- _JOB_:
Look below for the line containing "axis tilts least"; from there through the line containing "cad_parts[node].hide_render = cad_parts[node].hide_viewport", both lines included, please set down each line exactly and nothing else.

%%

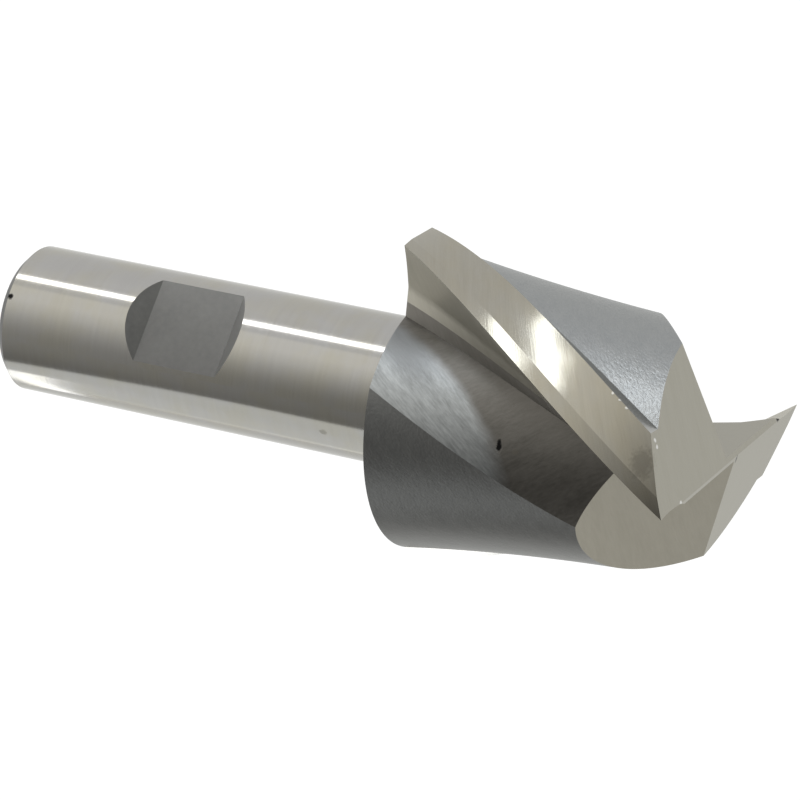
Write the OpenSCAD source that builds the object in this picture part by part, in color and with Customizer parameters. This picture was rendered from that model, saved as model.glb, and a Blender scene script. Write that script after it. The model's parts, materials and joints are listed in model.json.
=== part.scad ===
// Two-flute square end mill with a large head on a smaller side-lock shank.
// It is one piece of tool steel, and it lies as it comes to rest: on the rim of its
// shank end and on the lands of its head. The tool is drawn along +Z first, shank end
// at z = 0 and cutting end up, and then laid down along +X.
// Angles behind a cutting edge are measured around the axis, from the edge back over
// its land and body to the next edge.

/* [Shank] */
// Diameter of the ground shank
shank_d = 19.05; // [16:0.05:24]
// Length from the shank end to the back of the head
shank_length = 56.4; // [48:0.1:80]
// Chamfer around the shank end
shank_chamfer = 1.1; // [0.4:0.1:2]

/* [Side-lock flat] */
// Distance from the shank end to the floor of the flat
flat_start = 20.6; // [12:0.1:24]
// Length of the floor of the flat
flat_length = 11.75; // [8:0.05:14]
// Depth of the floor below the shank surface
flat_depth = 1.9; // [1:0.05:2.6]
// Length of each sloping end of the flat
flat_run = 2.15; // [1:0.05:3]
// Angle of the flat around the axis, behind the corner of a tooth
flat_angle = 41.3; // [0:0.1:180]

/* [Head] */
// Diameter over the cutting edges
head_d = 44.45; // [40:0.05:52]
// Length of the head, back face to corners
head_length = 42.05; // [34:0.05:50]
// Helix angle of the cutting edges
helix_angle = 34.6; // [20:0.1:40]

/* [Lands] */
// Width of the primary land, in degrees around the axis
primary_width = 5.2; // [3:0.1:8]
// Relief angle of the primary land
primary_relief = 8; // [4:0.5:12]
// Where the secondary land ends, in degrees behind the edge
secondary_end = 20.2; // [14:0.1:26]
// Relief angle of the secondary land, from the tangent at the edge
secondary_relief = 16; // [12:0.5:20]
// Width of the step wall down to the unground body, in degrees
step_width = 2.3; // [1:0.1:5]

/* [Body and flute] */
// Body radius at the foot of the step, as a share of the head radius
body_share = 0.891; // [0.84:0.001:0.93]
// Body radius at the heel, as a share of the head radius
heel_share = 0.684; // [0.62:0.001:0.74]
// How quickly the body falls away behind the step
body_power = 2.15; // [1.4:0.05:3]
// Where the heel lies, in degrees behind the edge
heel_angle = 126.7; // [118:0.1:134]
// Core radius at the bottom of the flute, as a share of the head radius
core_share = 0.58; // [0.54:0.005:0.62]
// How quickly the flute floor falls from the heel to the core
floor_power = 1.35; // [1:0.05:2]
// Radius where the hook starts on the rake face, as a share of the head radius
hook_share = 0.73; // [0.68:0.005:0.78]
// Width of the hook at the bottom of the rake face, in degrees
hook_width = 6.4; // [4:0.1:9]
// Hollow of the rake face, in degrees
rake_hollow = 0.4; // [0:0.1:1]

/* [Cutting end] */
// Relief angle of the end flanks
end_relief = 17.6; // [12:0.1:22]
// Steepness of the gash wall that cuts the other tooth's heel
gash_slope = 41.9; // [36:0.1:48]
// Direction in which that wall falls, in degrees ahead of the edge
gash_turn = 36.6; // [30:0.1:44]
// How far the gash reaches past the middle
gash_reach = 1.2; // [0.8:0.1:1.8]
// Half thickness of the web left between the two gashes
web_half = 0.7; // [0.5:0.05:1]
// Rake angle of the gash wall under the end edge
gash_rake = 12; // [4:1:16]

/* [Hidden] */

$fn = 96;
big = 120;

// The seam of the shank's round surface lies this far around from the flat
seam_angle = 67.5;

shank_r = shank_d / 2;
flat_end = flat_start + flat_length + flat_run;
head_r = head_d / 2;
tool_length = shank_length + head_length;

// Turn of the section along the head, in degrees for each millimetre
twist_rate = tan(helix_angle) / head_r * 180 / PI;

// Foot of each land and of the step, as [radius, angle behind the edge]
function chord_radius(relief, from_r, from_a, a) =
    from_r * cos(relief - from_a) / cos(relief - a);
primary_r = chord_radius(primary_relief, head_r, 0, primary_width);
secondary_r = chord_radius(secondary_relief, primary_r, primary_width, secondary_end);
step_a = secondary_end + step_width;
step_r = body_share * head_r;
heel_r = heel_share * head_r;
core_r = core_share * head_r;
hook_r = hook_share * head_r;
root_a = 180 - hook_width;

body_points = 15;
floor_points = 8;
rake_points = 3;
layers = 36;

// The twisted blank reaches past both ends of the head, which plane cuts then square off
overshoot = 0.5;
layer_height = (head_length + overshoot) / layers;

function at(r, a) = [r * cos(a), -r * sin(a)];

function land_points() = [
    at(head_r, 0),
    at(primary_r, primary_width),
    at(chord_radius(secondary_relief, primary_r, primary_width, secondary_end / 2 + 2),
        secondary_end / 2 + 2),
    at(secondary_r, secondary_end)
];

function body_outline() = [
    for (i = [0:body_points])
        let (u = i / body_points)
        at(heel_r + (step_r - heel_r) * pow(1 - u, body_power),
            step_a + (heel_angle - step_a) * u)
];

function floor_outline() = [
    for (i = [1:floor_points])
        let (u = i / floor_points)
        at(core_r + (heel_r - core_r) * pow(1 - u, floor_power),
            heel_angle + (root_a - heel_angle) * u)
];

function rake_outline() = [
    for (i = [0:rake_points])
        let (u = i / (rake_points + 1))
        at(hook_r + (head_r - hook_r) * u, 180 + rake_hollow * sin(180 * u))
];

tooth_outline = concat(land_points(), body_outline(), floor_outline(), rake_outline());
section = concat(tooth_outline, [for (p = tooth_outline) -p]);

module head_blank() {
    n = len(section);
    points = [
        for (k = [-1:layers])
            let (z = head_length - k * layer_height, t = twist_rate * (z - head_length))
            for (p = section)
                [p[0] * cos(t) - p[1] * sin(t), p[0] * sin(t) + p[1] * cos(t), z]
    ];
    walls = [
        for (k = [0:layers], i = [0:n - 1])
            let (j = (i + 1) % n)
            for (f = [[k * n + i, (k + 1) * n + i, k * n + j],
                [k * n + j, (k + 1) * n + i, (k + 1) * n + j]])
                f
    ];
    front = [[for (i = [0:n - 1]) i]];
    back = [[for (i = [0:n - 1]) (layers + 2) * n - 1 - i]];
    translate([0, 0, shank_length])
        polyhedron(points, concat(walls, front, back));
}

// Everything above the relief plane of one end flank
module flank_cut() {
    translate([head_r, 0, tool_length])
        rotate([end_relief, 0, 0])
            translate([-big / 2, -big / 2, 0])
                cube([big, big, big / 4]);
}

// The notch between the wall under the end edge and the wall across the other heel
module gash_cut() {
    intersection() {
        translate([0, web_half, tool_length])
            rotate([-gash_rake, 0, 0])
                translate([-big / 2, 0, -big / 2])
                    cube(big);
        translate([-gash_reach, 0, tool_length])
            rotate([0, gash_slope, gash_turn])
                translate([-big / 2, -big / 2, 0])
                    cube([big, big, big / 2]);
    }
}

module head() {
    color([0.62, 0.62, 0.60])
        difference() {
            head_blank();
            translate([-big / 2, -big / 2, shank_length - big])
                cube(big);
            for (turn = [0, 180])
                rotate([0, 0, turn]) {
                    flank_cut();
                    gash_cut();
                }
        }
}

// Axial section of the material that the flat takes away, open outwards
module flat_section() {
    floor_r = shank_r - flat_depth;
    polygon([
        [floor_r, flat_start],
        [floor_r, flat_start + flat_length],
        [shank_r + flat_depth, flat_end + flat_run],
        [shank_r + flat_depth, flat_start - 2 * flat_run]
    ]);
}

module shank() {
    color([0.72, 0.71, 0.68])
        rotate([0, 0, -flat_angle - seam_angle])
            difference() {
                rotate_extrude()
                    polygon([
                        [0, 0],
                        [shank_r - shank_chamfer, 0],
                        [shank_r, shank_chamfer],
                        [shank_r, shank_length + shank_r / 2],
                        [0, shank_length + shank_r / 2]
                    ]);
                rotate([90, 0, seam_angle])
                    linear_extrude(shank_d + 2, center = true)
                        flat_section();
            }
}

// How far a point of the section lies towards the ground, turned by t
function down(p, t) = p[0] * cos(t) - p[1] * sin(t);

// Tilt of the axis at which the head touches the ground that the shank end rests on
function tilt(roll) = max([
    for (k = [0:layers])
        let (z = max(head_length - k * layer_height, 0))
        let (t = twist_rate * (z - head_length) + roll)
        for (p = section)
            atan((down(p, t) - shank_r) / (shank_length + z - shank_chamfer))
]);

// The tool comes to rest on the side where its axis tilts least
function least_tilt(a, b, steps) =
    steps == 0 ? (a + b) / 2
    : let (c = a + (b - a) / 3, d = b - (b - a) / 3)
        tilt(c) < tilt(d) ? least_tilt(a, d, steps - 1) : least_tilt(c, b, steps - 1);
tilts = [for (a = [3:3:180]) tilt(a)];
low_side = 3 * search(min(tilts), tilts)[0] + 3;
rest_roll = least_tilt(low_side - 3, low_side + 3, 20);
rest_tilt = tilt(rest_roll);

// Ends of the tool along X as it lies, and the height of its axis at the shank end
back_x = -(shank_r - shank_chamfer) * sin(rest_tilt);
front_x = tool_length * cos(rest_tilt) + head_r * abs(cos(rest_roll)) * sin(rest_tilt);
axis_height = shank_r * cos(rest_tilt) - shank_chamfer * sin(rest_tilt);

module lying() {
    translate([-(back_x + front_x) / 2, 0, axis_height])
        rotate([0, 90 - rest_tilt, 0])
            rotate([0, 0, rest_roll])
                children();
}

module end_mill() {
    lying()
        union() {
            head();
            shank();
        }
}

end_mill();
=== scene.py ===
"""Two-flute square end mill, lying on its side as it comes to rest.

The whole tool is one mesh. Its forms are worked out in tool space, in millimetres: the
axis is +Z, the shank end is at z = 0 and the corners of the two teeth are at the top.
Angles behind a cutting edge run round the axis from the edge over its land and body to
the next edge. The last step lays the mesh down where the CAD part lies.
"""
import json
import math

import bmesh
import bpy
import numpy as np
from mathutils import Matrix


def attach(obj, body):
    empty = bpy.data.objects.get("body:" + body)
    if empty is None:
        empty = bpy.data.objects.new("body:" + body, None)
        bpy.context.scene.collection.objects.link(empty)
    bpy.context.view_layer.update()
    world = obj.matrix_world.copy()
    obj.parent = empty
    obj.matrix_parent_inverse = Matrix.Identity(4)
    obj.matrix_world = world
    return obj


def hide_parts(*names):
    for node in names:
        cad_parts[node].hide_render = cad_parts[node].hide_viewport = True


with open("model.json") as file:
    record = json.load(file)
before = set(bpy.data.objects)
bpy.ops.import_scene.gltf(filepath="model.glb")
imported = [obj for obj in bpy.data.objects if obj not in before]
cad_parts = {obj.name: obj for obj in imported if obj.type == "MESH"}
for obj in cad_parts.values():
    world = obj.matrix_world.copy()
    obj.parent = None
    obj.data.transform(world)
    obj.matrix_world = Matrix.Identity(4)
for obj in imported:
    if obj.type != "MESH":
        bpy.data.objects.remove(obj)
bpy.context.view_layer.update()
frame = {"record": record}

MM = 0.001

# Shank and its side-lock flat
SHANK_R = 9.525
SHANK_LENGTH = 56.4
SHANK_CHAMFER = 1.1
FLAT_START = 20.6
FLAT_LENGTH = 11.75
FLAT_DEPTH = 1.9
FLAT_RUN = 2.15
FLAT_ANGLE = 41.3

# Head and its helix
HEAD_R = 22.225
HEAD_LENGTH = 42.05
HELIX_ANGLE = 34.6

# Lands, in degrees behind the edge
PRIMARY_WIDTH = 5.2
PRIMARY_RELIEF = 8.0
SECONDARY_END = 20.2
SECONDARY_RELIEF = 16.0
STEP_WIDTH = 2.3

# Body, flute and rake face, as shares of the head radius and degrees
BODY_SHARE = 0.891
HEEL_SHARE = 0.684
BODY_POWER = 2.15
HEEL_ANGLE = 126.7
CORE_SHARE = 0.58
FLOOR_POWER = 1.35
HOOK_SHARE = 0.73
HOOK_WIDTH = 6.4
RAKE_HOLLOW = 0.4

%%

- _COMPLETED EXERCISE_:
// The tool comes to rest on the side where its axis tilts least
function least_tilt(a, b, steps) =
    steps == 0 ? (a + b) / 2
    : let (c = a + (b - a) / 3, d = b - (b - a) / 3)
        tilt(c) < tilt(d) ? least_tilt(a, d, steps - 1) : least_tilt(c, b, steps - 1);
tilts = [for (a = [3:3:180]) tilt(a)];
low_side = 3 * search(min(tilts), tilts)[0] + 3;
rest_roll = least_tilt(low_side - 3, low_side + 3, 20);
rest_tilt = tilt(rest_roll);

// Ends of the tool along X as it lies, and the height of its axis at the shank end
back_x = -(shank_r - shank_chamfer) * sin(rest_tilt);
front_x = tool_length * cos(rest_tilt) + head_r * abs(cos(rest_roll)) * sin(rest_tilt);
axis_height = shank_r * cos(rest_tilt) - shank_chamfer * sin(rest_tilt);

module lying() {
    translate([-(back_x + front_x) / 2, 0, axis_height])
        rotate([0, 90 - rest_tilt, 0])
            rotate([0, 0, rest_roll])
                children();
}

module end_mill() {
    lying()
        union() {
            head();
            shank();
        }
}

end_mill();
=== scene.py ===
"""Two-flute square end mill, lying on its side as it comes to rest.

The whole tool is one mesh. Its forms are worked out in tool space, in millimetres: the
axis is +Z, the shank end is at z = 0 and the corners of the two teeth are at the top.
Angles behind a cutting edge run round the axis from the edge over its land and body to
the next edge. The last step lays the mesh down where the CAD part lies.
"""
import json
import math

import bmesh
import bpy
import numpy as np
from mathutils import Matrix


def attach(obj, body):
    empty = bpy.data.objects.get("body:" + body)
    if empty is None:
        empty = bpy.data.objects.new("body:" + body, None)
        bpy.context.scene.collection.objects.link(empty)
    bpy.context.view_layer.update()
    world = obj.matrix_world.copy()
    obj.parent = empty
    obj.matrix_parent_inverse = Matrix.Identity(4)
    obj.matrix_world = world
    return obj


def hide_parts(*names):
    for node in names:
        cad_parts[node].hide_render = cad_parts[node].hide_viewport = True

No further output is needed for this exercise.